Promoting a sound banking system and financial development. To this end, many countries will need to reinforce the prudential regulation and supervision of banks; recapitalize and restructure weak but financially viable institutions; improve loan recovery; promote international best practices and standards in bank management; and limit short-term foreign borrowing as well as modernize payments systems. Furthermore, it will be important to encourage the establishment of well-structured microfinance institutions that could offer needed savings and credit facilities, particularly for poor people in rural areas.

Encouraging private investment, including foreign direct investment that can bring added benefits through transfers of technology and know-how as well as increased access to international markets. The above-mentioned policies and reforms, together with the privatization of loss-making public enterprises, will greatly facilitate private investment, both domestic and foreign.
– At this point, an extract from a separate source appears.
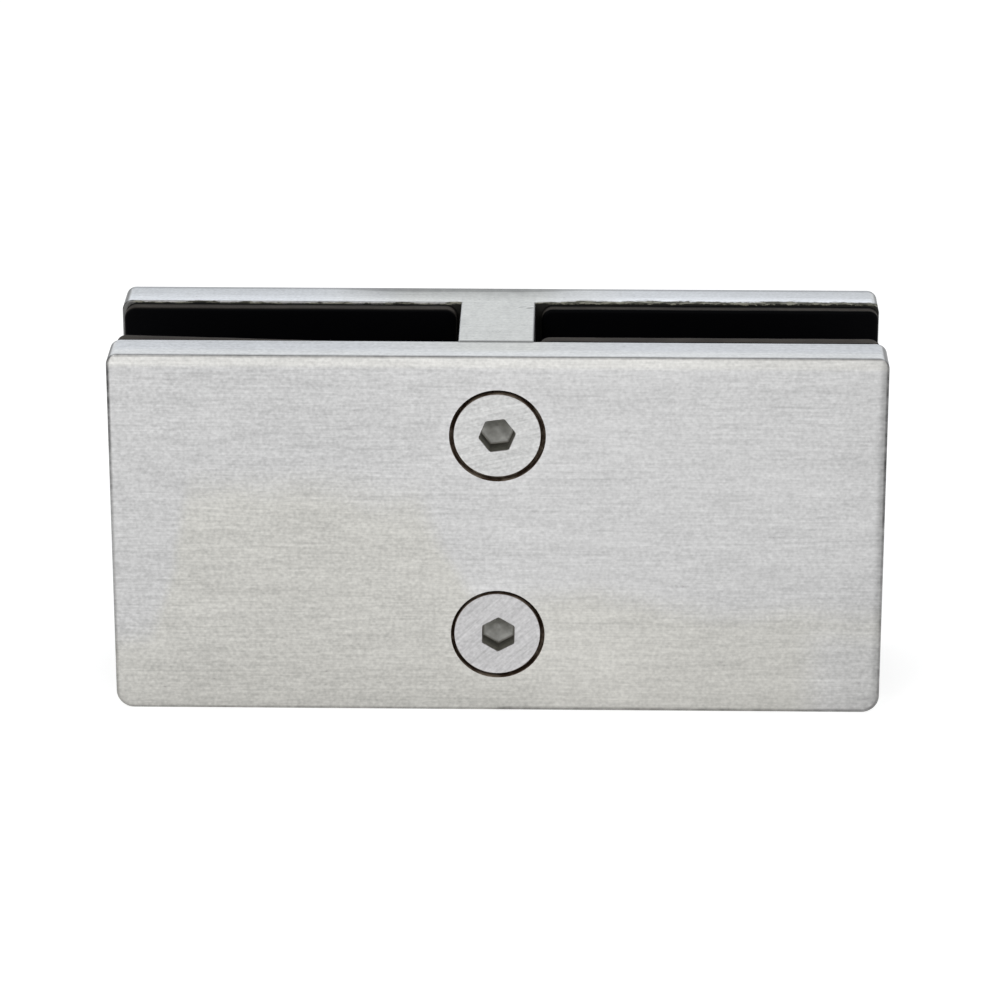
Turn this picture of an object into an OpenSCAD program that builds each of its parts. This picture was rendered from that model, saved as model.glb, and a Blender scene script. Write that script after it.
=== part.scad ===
// Glass panel clamp, straight (180 degree) pane-to-pane pattern.
// Units: millimetres. +X to the right, -Y out of the screwed front plate, +Z up.
// Origin: centre of the footprint, on the ground plane.

/* [Plates] */

// Width of both plates, along X
plate_width = 100; // [80:1:140]

// Height of both plates, along Z
plate_height = 49; // [40:0.5:60]

// Thickness of the screwed front plate
front_thickness = 6; // [4:0.1:10]

// Thickness of the rear plate
rear_thickness = 6; // [4:0.1:10]

// Free distance between the two plates, set by the rib
plate_gap = 16; // [12:0.1:24]

// Radius of the plates' two top corners
top_corner_radius = 1.4; // [0.8:0.1:6]

// Radius of the plates' two bottom corners
bottom_corner_radius = 2.3; // [0.8:0.1:6]

// Radius of the softened edges of the plates
edge_radius = 0.2; // [0.1:0.05:0.6]

/* [Rib] */

// Width of the central rib that joins the rear plate to the front plate
rib_width = 9.8; // [9:0.1:16]

// Distance of the rib's middle to the left of the screws
rib_left = 0.25; // [0:0.05:0.4]

// Radius of the rib's four long softened edges
rib_edge_radius = 0.3; // [0.1:0.05:0.6]

/* [Gaskets] */

// Length of the two rubber gaskets on the right, along X
gasket_length = 44.3; // [30:0.1:60]

// Length of the rear left gasket
rear_left_length = 43.9; // [30:0.1:60]

// Length of the front left gasket
front_left_length = 43.8; // [30:0.1:60]

// Height of each rubber gasket, along Z
gasket_height = 48; // [36:0.1:60]

// Thickness of each rubber gasket
gasket_thickness = 2.2; // [1:0.1:3]

// Radius of the gaskets' four corners
gasket_corner = 1.2; // [0.8:0.1:4]

// Radius of the gaskets' softened edges
gasket_edge = 0.3; // [0.1:0.05:0.4]

// Distance from the middle of the clamp to the rear left gasket
rear_left_offset = 5.7; // [5:0.1:8]

// Distance from the middle of the clamp to the rear right gasket
rear_right_offset = 5.5; // [5:0.1:8]

// Distance from the middle of the clamp to the front left gasket
front_left_offset = 5.8; // [5:0.1:8]

// Distance from the middle of the clamp to the front right gasket
front_right_offset = 5.2; // [5:0.1:8]

// Height of the rear gaskets' middle above the plates' middle
rear_gasket_rise = 0.2; // [-0.5:0.05:0.5]

// Height of the front right gasket's middle above the plates' middle
front_right_rise = 0.5; // [-0.5:0.05:0.5]

// Height of the front left gasket's middle above the plates' middle
front_left_rise = 0.25; // [-0.5:0.05:0.5]

// Angle by which the front left gasket is laid off level, in degrees
front_left_lean = 0.6; // [0:0.1:1.2]

/* [Screws] */

// Distance between the two screws, along Z
screw_spacing = 27.5; // [20:0.5:36]

// Thread outside diameter of the screws
screw_diameter = 6; // [5:1:7]

// Diameter of the countersunk screw heads
head_diameter = 11.25; // [10.5:0.05:11.3]

// Height of the straight rim around each screw head
head_rim = 1.545; // [1:0.005:2]

// Distance of the screw heads below the front face
head_sink = 0.1; // [0:0.05:0.2]

// Length of each screw, head included
screw_length = 20; // [16:1:25]

// Width across flats of the hex sockets
socket_width = 4.1; // [3:0.1:6]

// Depth of the hex sockets' flat walls
socket_depth = 3.1; // [2:0.1:4]

// Angle at which the upper hex socket stopped, in degrees
upper_socket_turn = 7.5; // [0:0.5:59.5]

// Angle at which the lower hex socket stopped, in degrees
lower_socket_turn = 29; // [0:0.5:59.5]

/* [Screw holes] */

// Diameter of the upper countersink's straight mouth
upper_mouth_diameter = 12.45; // [12.45:0.05:16]

// Diameter of the lower countersink's straight mouth
lower_mouth_diameter = 12.25; // [12.25:0.05:16]

// Distance by which the upper mouth was cut to the right of its screw
upper_mouth_right = 0.04; // [0:0.01:0.1]

// Distance by which the lower mouth was cut to the right of its screw
lower_mouth_right = 0.07; // [0:0.01:0.1]

// Distance by which the lower mouth was cut below its screw
lower_mouth_drop = 0.02; // [0:0.01:0.1]

// Depth of the countersinks' straight mouth
mouth_depth = 1.4; // [1.4:0.1:2]

// Gap between each screw shank and the hole in the front plate, on the radius
plate_clearance = 0.06; // [0.01:0.01:0.1]

// Gap between each screw shank and the hole in the rib, on the radius
rib_clearance = 0.04; // [0.01:0.01:0.1]

// Depth of the screw holes in the rib, measured from the rib's front face
rib_hole_depth = 16; // [14:0.5:18]

/* [Drawing] */

// Sub-part to draw

/* [Hidden] */

depth = front_thickness + plate_gap + rear_thickness;
front_face = -depth / 2;
front_back = front_face + front_thickness;
rear_front = front_back + plate_gap;
rear_face = depth / 2;
middle = plate_height / 2;
upper_z = middle + screw_spacing / 2;
lower_z = middle - screw_spacing / 2;
shank_radius = screw_diameter / 2;
head_radius = head_diameter / 2;
seat_radius = head_radius + head_sink + head_rim - mouth_depth + 0.03;
plate_hole = shank_radius + plate_clearance;
rib_hole = shank_radius + rib_clearance;
tip_chamfer = 0.7;
rim_chamfer = 0.15;
over = 1;

// ---- helpers -------------------------------------------------------------

// Rectangle w by t with its corners rounded to r, centred on X, from y = 0 up
module soft_rect(w, t, r) {
    translate([-w / 2 + r, 0]) square([w - 2 * r, t]);
    translate([-w / 2, r]) square([w, t - 2 * r]);
    for (x = [-w / 2 + r, w / 2 - r], y = [r, t - r])
        translate([x, y]) circle(r = r, $fn = 48);
}

// Half section of a disc of radius rc and thickness t with edges rounded to r
module soft_half(rc, t, r) {
    square([rc - r, t]);
    translate([0, r]) square([rc, t - 2 * r]);
    for (y = [r, t - r])
        translate([rc - r, y]) circle(r = r, $fn = 48);
}

// Slab w by h by t, upper corners rounded to ru, lower corners to rl and
// every edge to r, centred on X and Y, from z = 0 up
module soft_slab(w, h, t, ru, rl, r) {
    translate([0, (rl - ru) / 2, 0])
        rotate([90, 0, 0])
            linear_extrude(height = h - ru - rl, center = true)
                soft_rect(w, t, r);
    soft_end(w, h, t, ru, r);
    mirror([0, 1, 0]) soft_end(w, h, t, rl, r);
}

// Upper part of such a slab, with its two corners rounded to rc
module soft_end(w, h, t, rc, r) {
    tall = h * 0.6;
    translate([0, (h - tall) / 2, 0])
        rotate([90, 0, 90])
            linear_extrude(height = w - 2 * rc, center = true)
                soft_rect(tall, t, r);
    for (x = [-w / 2 + rc, w / 2 - rc])
        translate([x, h / 2 - rc, 0])
            rotate_extrude($fn = 64) soft_half(rc, t, r);
}

// Stands a slab upright: its thickness runs from y = y0 towards +Y
module upright(x, y0, z, t) {
    translate([x, y0 + t, z]) rotate([90, 0, 0]) children();
}

// Points a turned piece, drawn along +Z, towards +Y from y = y0
module along_y(y0, z) {
    translate([0, y0, z]) rotate([-90, 0, 0]) children();
}

// ---- sub-parts -----------------------------------------------------------

// Blind screw hole in the rib, with a lead-in and a drill point
module rib_screw_hole(z) {
    along_y(front_back, z) {
        translate([0, 0, -over]) cylinder(r = rib_hole, h = rib_hole_depth + over, $fn = 64);
        translate([0, 0, rib_hole_depth])
            cylinder(r1 = rib_hole, r2 = 0, h = rib_hole * 0.6, $fn = 64);
        translate([0, 0, -0.001])
            cylinder(r1 = rib_hole + 0.45, r2 = rib_hole, h = 0.45, $fn = 64);
    }
}

// Rear plate and central rib, one solid casting
module rear_body() {
    color([0.80, 0.80, 0.79])
    difference() {
        union() {
            upright(0, rear_front, middle, rear_thickness)
                soft_slab(plate_width, plate_height, rear_thickness,
                          top_corner_radius, bottom_corner_radius, edge_radius);
            translate([-rib_left, rear_front + rear_thickness / 2, 0])
                rotate([90, 0, 0])
                    linear_extrude(height = plate_gap + rear_thickness / 2)
                        soft_rect(rib_width, plate_height, rib_edge_radius);
        }
        rib_screw_hole(upper_z);
        rib_screw_hole(lower_z);
    }
}

// Countersunk hole through the front plate; its mouth, of radius rm, may lie
// a little to the right of the screw or below it
module countersink(z, rm, right, drop) {
    along_y(front_face, z) {
        translate([right, drop, -over]) cylinder(r = rm, h = mouth_depth + over, $fn = 96);
        translate([0, 0, mouth_depth])
            cylinder(r1 = seat_radius, r2 = plate_hole, h = seat_radius - plate_hole, $fn = 96);
        cylinder(r = plate_hole, h = front_thickness + over, $fn = 96);
    }
}

// Loose front plate with its two countersunk holes
module front_plate() {
    color([0.82, 0.82, 0.80])
    difference() {
        upright(0, front_face, middle, front_thickness)
            soft_slab(plate_width, plate_height, front_thickness,
                      top_corner_radius, bottom_corner_radius, edge_radius);
        countersink(upper_z, upper_mouth_diameter / 2, upper_mouth_right, 0);
        countersink(lower_z, lower_mouth_diameter / 2, lower_mouth_right, lower_mouth_drop);
    }
}

// Countersunk screw with a hex socket, drawn from its head face along +Z
module countersunk_screw(turn) {
    cone = head_radius - shank_radius;
    difference() {
        union() {
            cylinder(r1 = head_radius - rim_chamfer, r2 = head_radius, h = rim_chamfer, $fn = 96);
            translate([0, 0, rim_chamfer])
                cylinder(r = head_radius, h = head_rim - rim_chamfer, $fn = 96);
            translate([0, 0, head_rim])
                cylinder(r1 = head_radius, r2 = shank_radius, h = cone, $fn = 96);
            translate([0, 0, head_rim + cone])
                cylinder(r = shank_radius, h = screw_length - head_rim - cone - tip_chamfer, $fn = 96);
            translate([0, 0, screw_length - tip_chamfer])
                cylinder(r1 = shank_radius, r2 = shank_radius - tip_chamfer, h = tip_chamfer, $fn = 96);
        }
        rotate([0, 0, turn]) {
            translate([0, 0, -over])
                cylinder(r = socket_width / 2 / cos(30), h = socket_depth + over, $fn = 6);
        }
        translate([0, 0, socket_depth - 0.001])
            cylinder(r1 = socket_width / 2 - 0.05, r2 = 0, h = 0.8, $fn = 48);
    }
}

// Upper screw
module upper_screw() {
    color([0.83, 0.83, 0.83])
    along_y(front_face + head_sink, upper_z) countersunk_screw(-upper_socket_turn);
}

// Lower screw
module lower_screw() {
    color([0.83, 0.83, 0.83])
    along_y(front_face + head_sink, lower_z) countersunk_screw(-lower_socket_turn);
}

// Rubber gasket centred at x, from the face at y0 towards +Y
module gasket(x, y0, length, rise, lean) {
    color([0.05, 0.05, 0.055])
    translate([x, y0 + gasket_thickness, middle + rise])
        rotate([0, lean, 0]) rotate([90, 0, 0])
            soft_slab(length, gasket_height, gasket_thickness,
                      gasket_corner, gasket_corner, gasket_edge);
}

module front_left_gasket() {
    gasket(-front_left_offset - front_left_length / 2, front_back, front_left_length,
           front_left_rise, front_left_lean);
}

module front_right_gasket() {
    gasket(front_right_offset + gasket_length / 2, front_back, gasket_length,
           front_right_rise, 0);
}

module rear_left_gasket() {
    gasket(-rear_left_offset - rear_left_length / 2, rear_front - gasket_thickness,
           rear_left_length, rear_gasket_rise, 0);
}

module rear_right_gasket() {
    gasket(rear_right_offset + gasket_length / 2, rear_front - gasket_thickness,
           gasket_length, rear_gasket_rise, 0);
}

// ---- drawing -------------------------------------------------------------

rear_body();
front_plate();
upper_screw();
lower_screw();
front_left_gasket();
front_right_gasket();
rear_left_gasket();
rear_right_gasket();
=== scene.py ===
import math

import bmesh
import bpy
from mathutils import Matrix, Vector


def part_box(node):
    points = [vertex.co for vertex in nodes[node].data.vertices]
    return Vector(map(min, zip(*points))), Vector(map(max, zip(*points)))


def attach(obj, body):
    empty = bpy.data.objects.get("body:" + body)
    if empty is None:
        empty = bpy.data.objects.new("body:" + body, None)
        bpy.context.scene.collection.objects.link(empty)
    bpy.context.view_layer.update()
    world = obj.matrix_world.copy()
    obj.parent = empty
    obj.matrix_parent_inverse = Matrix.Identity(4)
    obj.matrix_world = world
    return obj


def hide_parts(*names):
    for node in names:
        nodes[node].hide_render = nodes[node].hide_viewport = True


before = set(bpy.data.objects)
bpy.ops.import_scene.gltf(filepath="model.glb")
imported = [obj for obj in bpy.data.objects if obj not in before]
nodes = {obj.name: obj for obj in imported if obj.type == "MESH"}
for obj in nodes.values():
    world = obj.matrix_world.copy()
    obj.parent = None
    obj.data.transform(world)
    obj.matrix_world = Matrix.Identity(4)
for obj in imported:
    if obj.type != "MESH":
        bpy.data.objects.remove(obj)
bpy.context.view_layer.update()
scene = bpy.context.scene

MM = 0.001
box = {n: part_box(n) for n in nodes}

front_y = box["front_plate"][0].y                       # outer face of the front plate
front_back_y = box["front_plate"][1].y                  # its inner face, which meets the rib
rear_y = box["rear_body"][1].y                          # outer face of the rear plate
half_w = box["front_plate"][1].x
height = box["front_plate"][1].z
screw_z = {n: (box[n][0].z + box[n][1].z) / 2 for n in ("upper_screw", "lower_screw")}
head_y = box["upper_screw"][0].y
tip_y = box["upper_screw"][1].y
head_r = (box["upper_screw"][1].x - box["upper_screw"][0].x) / 2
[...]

But, above all, an enabling environment for private investment will require a credible regulatory framework and an evenhanded and efficient legal system that safeguards property rights, adequately enforces contracts, and protects healthy competition.

Promoting good governance in all its aspects. This is probably the most critical area of reform, as it would underpin and sustain the implementation of the entire country strategy for faster and more equitable growth. Good governance should start from the top, with the political leadership setting the best example by clearly demonstrating a firm commitment to responsible policies and practices. At the same time, this example should permeate all branches of the administration, the judiciary, and society at large to ensure that public sector and corporate operations are conducted in an irreproachable manner and all forms of corruption are shunned.

Need for international support

In sum, in the period ahead, sub-Saharan African countries will have to make much greater efforts to achieve sustainable economic and social progress. Although priorities will necessarily differ, there is no doubt that stronger macroeconomic policies and structural reforms, coupled with good governance in all its aspects, will be critically important. The region will also need peace and security to realize its development goals. Thus, urgent steps must be taken to prevent conflicts and resolve disputes promptly.

But, to have maximum impact and the best prospects for success, the reform programs of sub-Saharan African countries should be supported decisively by the international community in the context of a new partnership for development. Although several important initiatives have already been taken by industrial countries and multilateral institutions, including the IMF and the World Bank, these need to be broadened and deepened to ensure that all countries share the opportunities and benefits of globalization. The international community can make a vital contribution to Africa's progress by promoting steady, noninflationary growth in the world economy and strengthening the international financial architecture, thereby reducing the risks of major crises and destabilizing capital flows; actively supporting efforts to restore peace and security to war-torn countries; giving poor countries free access to industrial country markets, especially for agricultural products, textiles, and clothing, while starting a new, development-oriented trade round under the aegis of the World Trade Organization; providing deeper and faster debt relief to all eligible countries under the enhanced Heavily Indebted Poor Countries Initiative; and increasing substantially official development assistance in support of sound programs for reducing poverty and combating HIV/AIDS and other infectious diseases.

Evangelos A. Calamitsis is a former Director of the IMF's African Department.